A: Poor agent observability creates several critical challenges: debugging non-deterministic failures (same inputs producing different outputs), identifying performance bottlenecks across complex decision trees, establishing compliance audit trails, and investigating revenue-impacting decisions. These issues can lead to significant financial losses and regulatory compliance problems.

Q: How does agent observability impact compliance and auditability?

A: Agent observability is essential for compliance by creating AI decision trails that auditors can examine. When agents make critical decisions affecting transactions, customers, or risk management, organizations need to provide complete visibility into how and why those decisions were made—something traditional monitoring cannot provide.
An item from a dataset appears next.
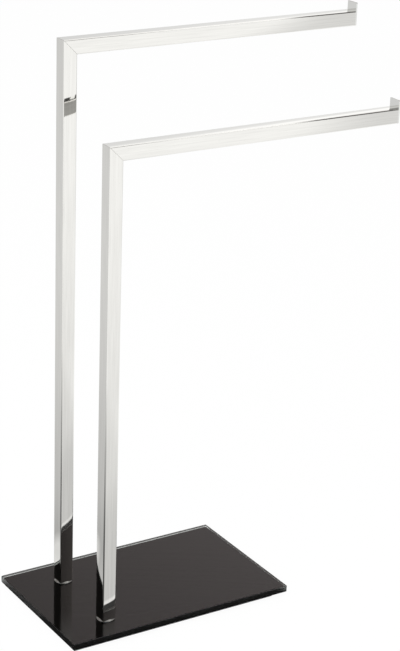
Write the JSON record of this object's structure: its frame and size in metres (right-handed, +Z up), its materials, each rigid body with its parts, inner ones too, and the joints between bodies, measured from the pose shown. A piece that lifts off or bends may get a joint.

Q: What is the business impact of deploying unobservable agentic systems?

A: Deploying agentic systems without proper observability can result in significant financial losses from undetected fraudulent transactions, inability to debug decision errors, compliance violations, and loss of customer trust. The post cites an example of a $100K revenue loss from agent-approved fraudulent orders due to observability gaps.